Low-Key Food Euphoria in Beachtown Bohemia
Urbane groceries and generosity of spirit at The Eddy in Santa Barbara


I’m a city person who happens to live in a beach town. So you can imagine my elation coming on two years ago to find out that a legit food-forward corner store was opening up steps away from my studio in downtown Santa Barbara. Here in Beachtown Bohemia, home chefs (and happy eaters) have four ways to shop for their groceries: (1) one of our many, abundant farmers markets (2) impersonal corporate grocery stores (3) Trader Joes (4) smaller, locally-owned grocery stores where you may be able to find an obscure vegan mayonnaise, but no fine Mexican chocolate, or French butter, and certainly no chic bathmats. Enter the concept of The Eddy, the food-shopping equivalent of your coolest friend who slips you sotto voce band tips, Japanese fashion mags with 100% enthusiasm and zero hubris. (Below is a short film of a recent trip to The Eddy as shot by Danielle Rubi Productions)
Microcosm of Santa Barbara: Beachy and Urbane
The Eddy represents so much of what I love about living in Santa Barbara. It’s local but worldly. It’s colorful and casual. It suggests a life of analog pleasures like lounging on a picnic blanket eating Pinyon olives from Ojai while thumbing through an arty wine magazine. The Eddy is a cross between a Lower East Side bodega and an art school retail fantasy all through the unlikely primary color palette of Caillou. It offers an entirely original kind of retail experience in Santa Barbara — which there was decidedly an opportunity for in our historic downtown.
Champion of the Local
In a world that is increasingly corporatized and place-less, The Eddy stands out to me as a champion of small, local food businesses and a community-centered human touch. (You can’t exactly walk into an Albertsons and feel the curatorial spirit of the owner as you walk down the aisles.) But in a small corner store like this, you can feel the owners’ spirit that is a little like perusing someone’s home bookshelf or record collection. At The Eddy you can tell that whomever does the buying (one of the three young female owners) has traveled, or has at least read a lot about foreign countries, the cuisines of said countries, and taken a deep dive into the special trick ingredients of chefs. And it’s all done without pretension or fussiness. Or bravado for that matter. It’s all shared in a way that is playful and light.


From the shelves of The Eddy, I have also become knowledgable about new food products and restaurants based here in Santa Barbara. I first learned about Revolver Pizza’s insane buttermilk ranch salad dressing, Pinyon bread, and Mother Dough bagels from my hungry little afternoon studio snack breaks to The Eddy. Now my family takes weekend pilgrimages, based on this education, to the brick and mortar locations of these fine outfits in town. Revolver Pizza on a Wednesday night for the live jazz has become something of a Joffrey religion. Reflexively, one of my most treasured Santa Barbara cafes, Merci Montecito, has a presence downtown at The Eddy.
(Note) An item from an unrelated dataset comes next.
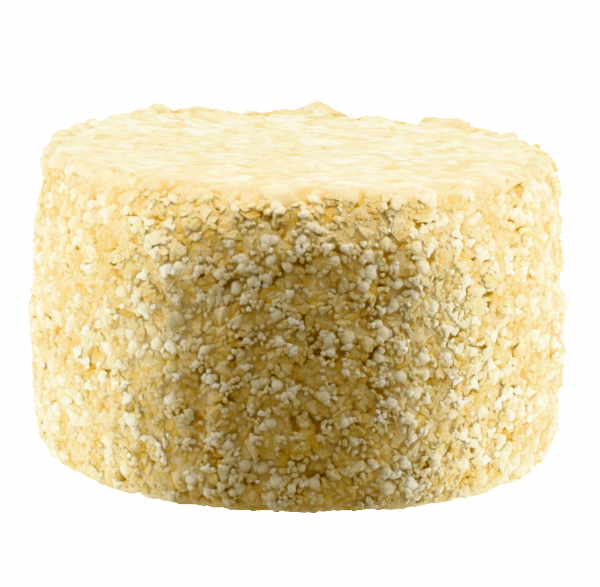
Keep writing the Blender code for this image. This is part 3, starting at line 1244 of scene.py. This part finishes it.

So I don’t have to wait in line for 20 minutes at their popular Montecito Country Mart location for their boxed chocolate chip cookie dough that my daughters speak of in hushed tones when they want to really mess with my dopamine. They’ve positioned themselves at The Eddy as connectors and believers in our local food scene.
The human connection
Lastly, because we live in a world where Amazon can mail you, via next day shipping, an encyclopedic array of food products in the same sad plastic bubble wrap envelope as the sticky notes and shoelaces you ordered, The Eddy feels like an alternate, old-school universe. I’d argue that experiencing a food shop in person is an ancient visceral pleasure and one of humanity’s most treasured rituals. I’m thinking of The Cheese Board in Berkeley, or Zabar’s in New York, olive vendors in The Medina in Marrakech, or Cookbook in Los Angeles. The Eddy is a celebration of small and fabulous things — the best salt, a beautifully packaged bar of soap, a chocolate bar from Thailand. They are stocked in small quantities, with great care, in order to delight your senses and make your day. It is shop-ownership as an art form.
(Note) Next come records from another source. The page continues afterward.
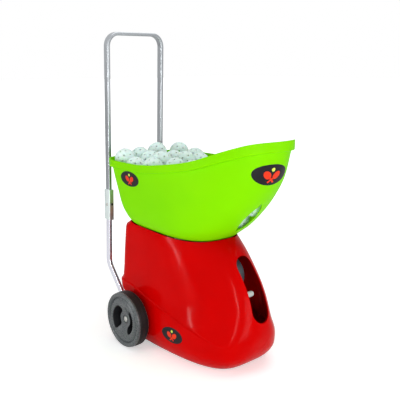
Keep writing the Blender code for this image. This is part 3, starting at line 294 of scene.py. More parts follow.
def surface(name, colour, roughness, tint, gloss, grain=None, scale=(1, 1, 1), **sockets):
    """A finish that changes a little from place to place.

    tint and gloss: the scale of a noise, and the two colours or roughnesses that it moves between.
    grain: the scale and detail of a noise, the depth of its bumps in metres, and their strength.
    """
    m = finish(name, colour, roughness, **sockets)
    coords = where(m, scale)
    if tint:
        vary(m, coords, *tint[:3], "Base Color", *tint[3:])
    vary(m, coords, *gloss)
    if grain:
        emboss(m, noise(m, coords, *grain[:2]), *grain[2:])
    return m


def red_polyethylene():
    """Polyethylene from a polished tool: deep gloss, faint orange peel, soft waves, a glow in thin walls."""
    m = surface("gloss_moulded_polyethylene", "#C60101", 0.2, (9.0, "#BC0101", "#D00101", 2.0),
                (60.0, 0.08, 0.14), specular_ior_level=0.03, subsurface_weight=0.2, subsurface_scale=0.012)
    coords = where(m)
    waves = noise(m, coords, 13.0, 1.0)
    peel = noise(m, coords, 210.0, 2.0)
    emboss(m, combine(m, 'MULTIPLY_ADD', peel, 0.05, waves), 0.0016)
    return m


def drawn_aluminium(name, colour, low, high):
    """Clear anodised extrusion: pale metal with fine lines along the tube."""
    return surface(name, colour, low, None, (1.0, low, high), (1.6, 2.0, 0.00002, 0.5), (900, 900, 5),
                   metallic=1.0)


def textured_plastic(name, colour, light, rough, grain=900.0, depth=0.00010):
    """Plastic from an etched tool: a fine even grain, drawn coarser than its 0.2 mm so that it shows."""
    m = surface(name, colour, rough, (25.0, colour, light), (200.0, rough - 0.06, rough + 0.08))
    dimples = add(m, "ShaderNodeTexVoronoi", {"Vector": where(m), "Scale": grain})
    emboss(m, (dimples, "Distance"), depth, 0.5)
    return m


def solder_mask():
    """Epoxy board under green solder mask, its copper tracks showing as paler lines."""
    m = finish("solder_mask_board", "#0C5A2C", 0.32)
    tracks = add(m, "ShaderNodeTexBrick", {"Vector": where(m, turn=(0, radians(90), 0)), "Scale": 90.0,
                                           "Color1": linear("#0C5A2C"), "Color2": linear("#0A4F26"),
                                           "Mortar": linear("#2E8A4E"), "Mortar Size": 0.06})
    drive(m, "Base Color", (tracks, "Color"))
    return m


def vinyl(name, colour, light):
    """Printed vinyl of the oval badges, under a clear gloss laminate."""
    return surface(name, colour, 0.38, (140.0, colour, light), (250.0, 0.32, 0.44), specular_ior_level=0.2)


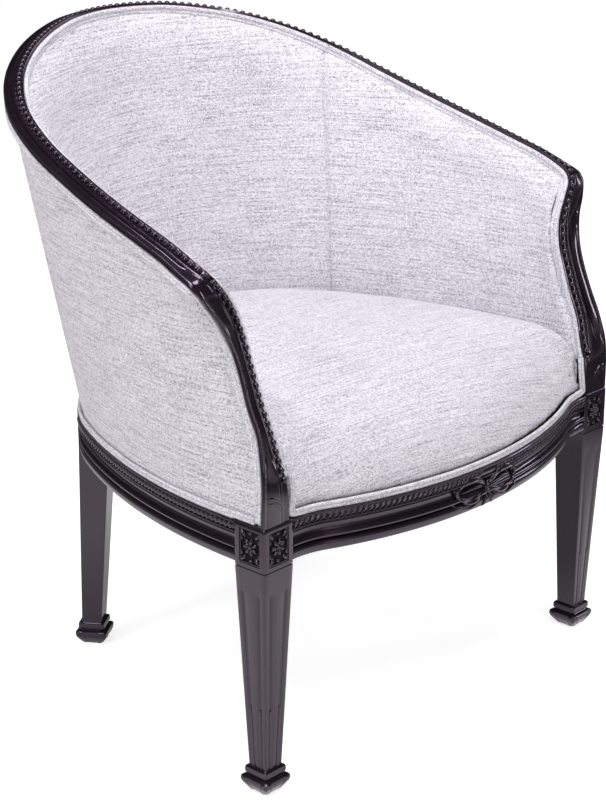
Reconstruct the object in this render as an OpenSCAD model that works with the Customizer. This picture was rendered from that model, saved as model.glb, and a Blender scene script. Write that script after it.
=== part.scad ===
// Tub chair with a show-wood frame: moulded crest, arms and posts, serpentine seat rail,
// tapered and fluted front legs, and tight upholstery on webbing, foam and covers.
// The origin is on the floor under the middle of the chair's box. +Z is up, the front faces
// -Y, and "right" is the +X side, as it is seen from the front. All sizes are in millimetres.

/* [Overall] */
// Depth from the bow of the front rail to the back of the crest
overall_depth = 652; // [620:1:690]
// Height of the top of the crest above the floor
overall_height = 791; // [750:1:830]
// Width across the outer faces of the front leg blocks
front_width = 630; // [600:1:660]
// How far the pearl line of the arms stands out past the leg blocks at its widest
arm_overhang = 8; // [-6:1:20]
// How far the back of the crest stands out behind the back rail
crest_overhang = 71.2; // [60:0.2:82]

/* [Legs] */
// Side of the square block at the top of a front leg
block_w = 45; // [41:0.5:49]
// Height of that block
block_h = 54; // [50:0.5:58]
// Height of the block's lower edge above the floor
block_bottom_z = 275.5; // [255:0.5:300]
// Side of a leg just above its foot
leg_tip_w = 26; // [22:0.5:30]
// Height of a foot with its collar
foot_h = 30; // [26:0.5:36]
// Width of a foot at its roll
foot_w = 42; // [38:0.5:46]
// Radius of a leg flute
flute_r = 2.6; // [2:0.1:3]
// Spacing of the two flutes of a face at the block
flute_pitch = 15; // [13:0.5:18]
// Depth of the sunk panel in a block
panel_depth = 2.5; // [1.5:0.1:4]
// Side of a rear leg under the seat rail
rear_leg_w = 39; // [35:0.5:42]
// Distance between the rear legs' centres as a share of the front width
rear_leg_share = 0.5206; // [0.5:0.0002:0.54]
// Backward rake of a rear leg from the seat rail to the foot
rear_leg_rake = 13; // [0:0.5:20]
// Turn of a rear leg's faces about its own axis, in degrees
rear_leg_turn = 33; // [28:0.5:38]

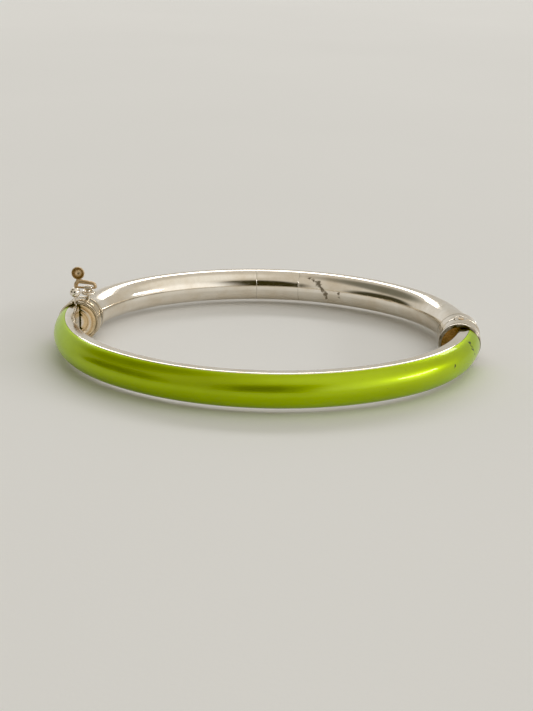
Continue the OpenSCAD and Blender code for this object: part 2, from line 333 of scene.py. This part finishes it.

I can’t do all my shopping at The Eddy. I’ll still need to shop elsewhere after work to run my household and buy produce and affordable staples for my pantry. But I just feel so grateful for the sunshine patch of joy that is this unique corner store in my weekly orbit. The ladies at The Eddy also throw a great party. Check them out on First Thursdays where you are likely to find a heaving cluster of good looking locals of all ages sipping wine at the curb and making merry at the corner of De La Guerra and Santa Barbara Street. If you squint, you might think you’ve found a hidden street in a big city.


P.S. I made an illustration for The Eddy’s exterior that they turned into a bag in a beautiful Yves Klein blue. You can buy one from them in person, or via the button below.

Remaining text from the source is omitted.